Or il semble que la parole entre l’un et l’autre peut manquer et cela fondamentalement et de façon chronique. Il n’y a rien de pire, en effet, dans un couple, que de ne pouvoir se parler. Se parler en effet n’est-ce pas d’abord reconnaître son humanité à l’autre ? N’est-ce pas le (ou la) respecter tel qu’il ou qu’elle est ? Sans prononcer le mot amour, le « mal Amour cette Société-Anonyme à Responsabilité Limitée » (4) (finalement sait-on au juste ce que ce mot veut dire ?), on pourrait dire que l’un fait l’amitié à l’autre de lui parler et réciproquement. Plus on consacre du temps aux autres, tous les autres, plus il manque du temps pour l’autre très proche, il manque jusqu’à la parole dite.

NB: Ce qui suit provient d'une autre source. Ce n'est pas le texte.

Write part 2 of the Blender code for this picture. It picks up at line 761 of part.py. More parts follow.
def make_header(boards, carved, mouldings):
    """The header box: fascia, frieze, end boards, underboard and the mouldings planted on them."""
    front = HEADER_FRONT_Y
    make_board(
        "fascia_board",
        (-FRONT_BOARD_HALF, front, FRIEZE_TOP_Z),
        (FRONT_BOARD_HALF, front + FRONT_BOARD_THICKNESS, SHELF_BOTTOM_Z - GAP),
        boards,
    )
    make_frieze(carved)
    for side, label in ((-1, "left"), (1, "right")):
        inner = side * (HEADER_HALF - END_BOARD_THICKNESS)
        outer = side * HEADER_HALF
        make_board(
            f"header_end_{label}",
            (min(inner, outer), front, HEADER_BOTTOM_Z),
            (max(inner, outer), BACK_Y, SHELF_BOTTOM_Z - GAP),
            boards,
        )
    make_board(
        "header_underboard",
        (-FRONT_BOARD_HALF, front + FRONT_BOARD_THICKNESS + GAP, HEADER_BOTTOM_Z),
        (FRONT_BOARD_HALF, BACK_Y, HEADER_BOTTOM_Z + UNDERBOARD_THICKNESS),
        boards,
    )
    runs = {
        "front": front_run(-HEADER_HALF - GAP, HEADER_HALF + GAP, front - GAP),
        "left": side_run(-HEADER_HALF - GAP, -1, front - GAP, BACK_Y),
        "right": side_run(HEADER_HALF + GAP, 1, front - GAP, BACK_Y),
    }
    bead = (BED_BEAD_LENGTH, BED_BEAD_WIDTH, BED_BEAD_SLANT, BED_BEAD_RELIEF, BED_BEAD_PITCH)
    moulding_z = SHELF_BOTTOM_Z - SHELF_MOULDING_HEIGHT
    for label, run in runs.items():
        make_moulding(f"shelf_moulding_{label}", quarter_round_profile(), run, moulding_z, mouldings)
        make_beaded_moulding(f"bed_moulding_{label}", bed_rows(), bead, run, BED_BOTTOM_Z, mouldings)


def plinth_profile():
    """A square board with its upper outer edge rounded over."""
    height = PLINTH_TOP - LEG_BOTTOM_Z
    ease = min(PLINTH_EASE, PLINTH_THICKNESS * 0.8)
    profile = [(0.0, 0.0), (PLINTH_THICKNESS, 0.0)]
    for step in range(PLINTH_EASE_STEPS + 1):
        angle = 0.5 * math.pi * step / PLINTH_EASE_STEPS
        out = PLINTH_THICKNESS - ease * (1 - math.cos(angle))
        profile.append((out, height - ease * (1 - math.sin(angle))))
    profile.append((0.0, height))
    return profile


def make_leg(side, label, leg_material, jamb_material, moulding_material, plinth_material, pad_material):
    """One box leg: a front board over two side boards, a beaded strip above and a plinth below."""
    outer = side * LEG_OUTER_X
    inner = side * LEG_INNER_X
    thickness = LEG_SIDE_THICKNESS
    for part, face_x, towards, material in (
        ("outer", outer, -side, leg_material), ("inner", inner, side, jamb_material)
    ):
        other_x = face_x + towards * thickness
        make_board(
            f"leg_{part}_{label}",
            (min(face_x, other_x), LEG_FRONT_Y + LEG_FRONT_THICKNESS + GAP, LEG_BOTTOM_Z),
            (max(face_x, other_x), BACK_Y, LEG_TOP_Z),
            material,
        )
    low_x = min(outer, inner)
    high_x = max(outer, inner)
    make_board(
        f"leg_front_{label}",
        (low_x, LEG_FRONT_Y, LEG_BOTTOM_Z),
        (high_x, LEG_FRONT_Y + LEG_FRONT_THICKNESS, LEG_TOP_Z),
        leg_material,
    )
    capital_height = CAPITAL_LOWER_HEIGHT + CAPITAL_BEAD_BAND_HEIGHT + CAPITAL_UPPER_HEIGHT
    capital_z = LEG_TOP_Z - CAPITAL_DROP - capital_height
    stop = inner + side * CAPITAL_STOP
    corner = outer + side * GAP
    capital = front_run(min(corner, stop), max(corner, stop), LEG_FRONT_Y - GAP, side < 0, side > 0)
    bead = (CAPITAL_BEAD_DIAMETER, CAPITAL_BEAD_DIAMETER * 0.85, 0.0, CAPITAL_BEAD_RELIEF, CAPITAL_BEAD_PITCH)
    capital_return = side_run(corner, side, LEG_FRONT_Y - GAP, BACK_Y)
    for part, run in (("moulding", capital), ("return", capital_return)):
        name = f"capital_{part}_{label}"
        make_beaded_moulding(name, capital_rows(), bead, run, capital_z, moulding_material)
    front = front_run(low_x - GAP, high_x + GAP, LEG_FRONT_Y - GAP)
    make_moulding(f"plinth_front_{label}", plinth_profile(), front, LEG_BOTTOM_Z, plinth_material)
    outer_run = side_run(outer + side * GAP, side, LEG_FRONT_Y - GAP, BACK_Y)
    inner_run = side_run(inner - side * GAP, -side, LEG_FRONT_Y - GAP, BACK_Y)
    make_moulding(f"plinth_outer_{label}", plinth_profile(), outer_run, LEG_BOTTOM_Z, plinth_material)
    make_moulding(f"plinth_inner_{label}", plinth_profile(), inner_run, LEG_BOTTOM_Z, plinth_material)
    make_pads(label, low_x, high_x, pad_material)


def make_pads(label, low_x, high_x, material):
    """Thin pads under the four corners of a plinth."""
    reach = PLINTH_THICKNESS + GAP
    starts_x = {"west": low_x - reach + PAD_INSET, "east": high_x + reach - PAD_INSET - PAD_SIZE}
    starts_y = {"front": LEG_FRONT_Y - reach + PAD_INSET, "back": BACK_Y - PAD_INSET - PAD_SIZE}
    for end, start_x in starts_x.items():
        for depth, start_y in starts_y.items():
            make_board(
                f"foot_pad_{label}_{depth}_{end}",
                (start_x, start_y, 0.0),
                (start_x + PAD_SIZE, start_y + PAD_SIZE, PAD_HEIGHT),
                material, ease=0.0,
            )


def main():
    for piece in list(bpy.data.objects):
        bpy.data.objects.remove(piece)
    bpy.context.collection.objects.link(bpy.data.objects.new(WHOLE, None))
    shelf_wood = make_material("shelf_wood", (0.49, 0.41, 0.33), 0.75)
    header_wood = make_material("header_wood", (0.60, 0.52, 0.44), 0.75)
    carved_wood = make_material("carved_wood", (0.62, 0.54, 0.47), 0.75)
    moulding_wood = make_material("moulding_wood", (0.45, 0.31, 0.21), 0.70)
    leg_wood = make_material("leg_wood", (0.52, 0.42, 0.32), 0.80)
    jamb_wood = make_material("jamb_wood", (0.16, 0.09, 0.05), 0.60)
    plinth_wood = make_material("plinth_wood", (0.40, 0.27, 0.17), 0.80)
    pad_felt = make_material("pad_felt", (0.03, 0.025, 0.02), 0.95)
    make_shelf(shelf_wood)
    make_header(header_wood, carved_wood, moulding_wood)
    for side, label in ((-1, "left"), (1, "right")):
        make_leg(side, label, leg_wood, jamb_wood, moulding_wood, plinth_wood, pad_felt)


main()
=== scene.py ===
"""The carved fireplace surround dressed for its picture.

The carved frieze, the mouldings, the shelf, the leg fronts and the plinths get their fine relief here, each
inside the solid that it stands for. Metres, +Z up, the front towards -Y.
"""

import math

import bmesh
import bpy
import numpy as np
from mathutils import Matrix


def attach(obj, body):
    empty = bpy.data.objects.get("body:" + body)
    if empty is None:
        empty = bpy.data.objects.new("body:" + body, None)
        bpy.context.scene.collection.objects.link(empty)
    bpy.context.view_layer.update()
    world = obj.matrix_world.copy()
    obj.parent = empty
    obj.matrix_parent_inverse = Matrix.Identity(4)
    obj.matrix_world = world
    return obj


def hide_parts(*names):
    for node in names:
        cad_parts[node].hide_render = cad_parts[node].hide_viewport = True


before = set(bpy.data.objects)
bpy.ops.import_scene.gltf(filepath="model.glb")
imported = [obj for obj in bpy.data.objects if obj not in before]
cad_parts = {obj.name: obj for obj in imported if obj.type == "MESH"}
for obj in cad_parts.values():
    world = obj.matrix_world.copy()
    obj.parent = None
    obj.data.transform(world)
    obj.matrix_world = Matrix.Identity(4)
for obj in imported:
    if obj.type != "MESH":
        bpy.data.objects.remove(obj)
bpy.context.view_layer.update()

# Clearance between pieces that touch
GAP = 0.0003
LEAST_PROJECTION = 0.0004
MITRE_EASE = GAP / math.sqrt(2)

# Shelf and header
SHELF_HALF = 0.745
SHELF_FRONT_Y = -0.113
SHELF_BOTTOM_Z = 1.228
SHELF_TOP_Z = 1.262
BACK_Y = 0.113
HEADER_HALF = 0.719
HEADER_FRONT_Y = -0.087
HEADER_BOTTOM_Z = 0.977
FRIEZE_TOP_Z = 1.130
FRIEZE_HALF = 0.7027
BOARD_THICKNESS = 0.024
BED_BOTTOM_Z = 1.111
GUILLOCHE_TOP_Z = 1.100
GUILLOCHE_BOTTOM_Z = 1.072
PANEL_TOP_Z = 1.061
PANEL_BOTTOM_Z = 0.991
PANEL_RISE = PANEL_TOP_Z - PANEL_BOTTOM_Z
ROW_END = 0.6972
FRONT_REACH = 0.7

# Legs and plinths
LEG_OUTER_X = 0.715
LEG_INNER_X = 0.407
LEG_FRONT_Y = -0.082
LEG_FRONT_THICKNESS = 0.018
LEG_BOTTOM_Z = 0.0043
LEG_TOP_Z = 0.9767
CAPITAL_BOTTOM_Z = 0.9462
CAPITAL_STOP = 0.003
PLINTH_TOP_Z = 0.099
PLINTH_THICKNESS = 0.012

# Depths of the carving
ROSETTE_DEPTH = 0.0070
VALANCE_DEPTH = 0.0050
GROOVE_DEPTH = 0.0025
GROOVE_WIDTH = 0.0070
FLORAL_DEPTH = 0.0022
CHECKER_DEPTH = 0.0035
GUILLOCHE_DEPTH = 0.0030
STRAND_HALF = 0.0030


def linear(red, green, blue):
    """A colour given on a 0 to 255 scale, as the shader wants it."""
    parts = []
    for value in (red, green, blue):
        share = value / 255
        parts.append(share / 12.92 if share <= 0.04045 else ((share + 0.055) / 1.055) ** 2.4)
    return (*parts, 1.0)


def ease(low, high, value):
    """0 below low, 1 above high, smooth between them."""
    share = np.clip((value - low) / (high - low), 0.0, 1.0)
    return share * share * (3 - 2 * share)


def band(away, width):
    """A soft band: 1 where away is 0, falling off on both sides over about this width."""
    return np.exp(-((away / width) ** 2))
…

Reste le silence, comme un voile par-delà toutes les réussites sociales. L’homme et la femme sont liés aussi par ces silences si fréquents qui peuvent provoquer le désastre. Car y a-t-il une situation de couple pire que celle qui consiste à être « assis l’un près de l’autre comme deux étrangers séparés par un mur infranchissable » ? (5)

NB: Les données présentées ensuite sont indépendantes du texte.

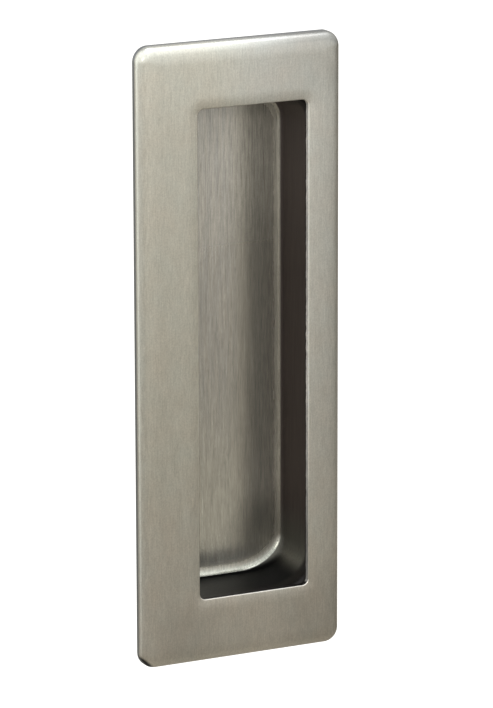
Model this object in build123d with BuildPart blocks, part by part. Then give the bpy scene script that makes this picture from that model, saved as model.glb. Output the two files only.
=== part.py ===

1. Je me permets de renvoyer à l’étude que j’ai publiée il y a deux ans dans la revue Diogène n° 198, décembre 1998 : « Contribution à une analyse de la vie quotidienne des femmes africaines ».
2. Il n’ y a pas de parole heureuse, Le Bruit des autres, 1997.
3. Les Baigneurs du Lac Rose, NEI, Abidjan, 1995, p. 63.
4. Grains de sable, Le Bruit des autres, 1993, p. 33.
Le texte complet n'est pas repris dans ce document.